Chapitre IV : Les élections politiques à
Libreville et les profanations des tombes
Section 1 : Les élections politiques à
Libreville et les profanations des tombes
1. Les élections politiques à Libreville
Pour bien comprendre le fétichisme politique
observé à Libreville, il est important pour nous de rompre avec
les préjugés du sens commun, et surtout, de considérer
notre fait social comme « une chose » écrit DURKHEIM. En
effet, « face au réel, ce qu'on croît savoir offusque ce
qu'on devrait savoir. Quand il se présente à la culture
scientifique, l'esprit n'est jamais jeune. Il est même très vieux,
car il a l'âge de ses préjugés. Accéder à la
science, c'est simplement rajeunir, c'est accepter une mutation brusque qui
doit contredire un passé ».193
La question des élections politiques constitue
l'occasion où les mandataires (députés, maires,
sénateurs, ministres, etc.) mettent en place toutes sortes de
stratégies et tactiques pour gagner les élections. Parmi elles,
on peut citer le clientélisme électoral, mais surtout les
profanations des tombes, constatées à Mindoubé par
exemple. En fait, les élections permettent la délégation
du pouvoir, c'est-à-dire qu'« une personne donne pouvoir, comme on
dit, à une autre personne, le transfert de pouvoir par lequel un mandant
autorise un mandataire à signer à sa place, lui donne une
procuration [...] c'est-à-dire pour faire voir et faire valoir les
intérêts d'une personne ou d'un groupe ».194
Ici, s'opère l'efficacité symbolique du
politique en ce sens que «le pouvoir ne peut s'exercer sur les personnes
et sur les choses que s'il recourt, autant qu'à la contrainte
légitimée, à des outils symboliques et à
l'imaginaire ».195
193 Gaston BACHELARD, La formation de l'esprit scientifique.

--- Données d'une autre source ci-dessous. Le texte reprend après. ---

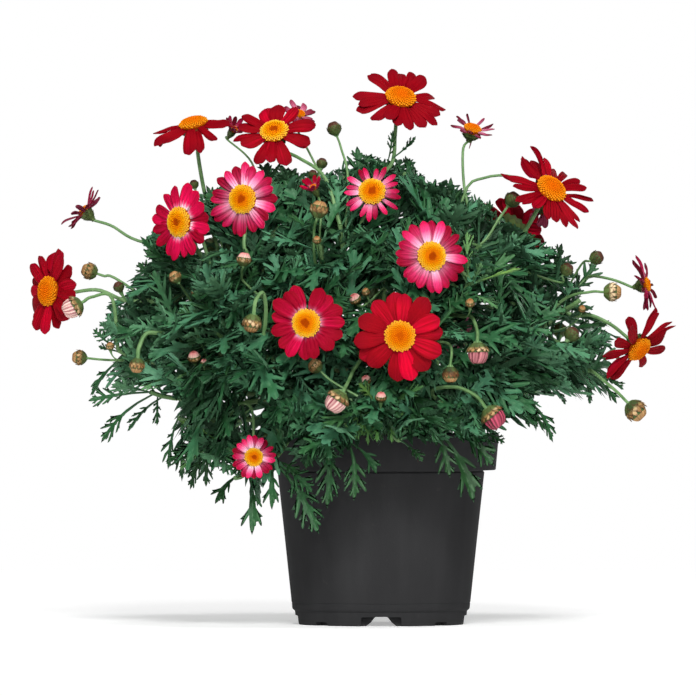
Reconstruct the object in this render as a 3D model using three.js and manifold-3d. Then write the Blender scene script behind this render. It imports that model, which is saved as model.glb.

Contribution à une psychanalyse de la connaissance, Paris,
Librairie philosophique J.VRIN, 2004, p.16.
194 Pierre BOURDIEU, Choses dites, op.cit., p.185.
195 Georges BALANDIER, Le Détour. Pouvoir et
modernité, Paris, Fayard, 1985, p.88.
Ainsi, « aucun groupement, aucune organisation sociale ne
peut se donner à voir si ce n'est à travers des symboles qui
manifestent son existence ».196 L'activité de
symbolisation est particulièrement intense lorsqu'il s'agit de susciter
ou de renforcer les liens sociaux et de légitimer le pouvoir qui
s'exerce au sein des groupes. Il apparaît clair que « la classe ou
les classes qui ont conquis ce pouvoir mettent l'appareil d'Etat au service de
leurs intérêts »197 et la classe dont il s'agit
ici est celle des mandataires, la classe dirigeante.
Il faut tout de même rappeler qu'on assiste à une
montée de la violence liée à ces élections, parce
qu'il y a des crispations autour du pouvoir à garder ou à
conquérir, comme l'écrit Jean Pierre CHRETIEN198. A ce
titre, « la réussite sociale suppose l'accès à la
« bourgeoisie directoriale » ou à ses couloirs. Les
postes politiques et administratifs constituent donc les bases des
différents échelons d'une nomenclatura de
privilégiés qui, par définition, doit en tenir
éloignés d'autres candidats. Cette conception «
consommation » de la chose publique débouche sur la
violence, soit pour entretenir les situations acquises, soit pour les renverser
au profit d'autres groupes frustrés. La rivalité politique prend
donc la forme d'une confrontation de factions, sans autre projet que de se
sentir mieux à même que les autres de « gérer
» le gâteau national, c'està-dire le complexe bureaucratique
hérité de la colonisation ».199
De ce fait, cela se traduit sur le terrain à Libreville
par les profanations des tombes au cimetière de Mindoubé. Les
élections politiques sont chargées du sens de la
légitimation d'un pouvoir mortifère et les profanations des
tombes sont illustratives d'un tel pouvoir. Et si nous sommes en face de ce
pouvoir mortifère, organisé et bâti sur la mort, c'est
qu'il y a a priori recours à de telles pratiques comme moyen, comme
moment de lecture du fétichisme politique.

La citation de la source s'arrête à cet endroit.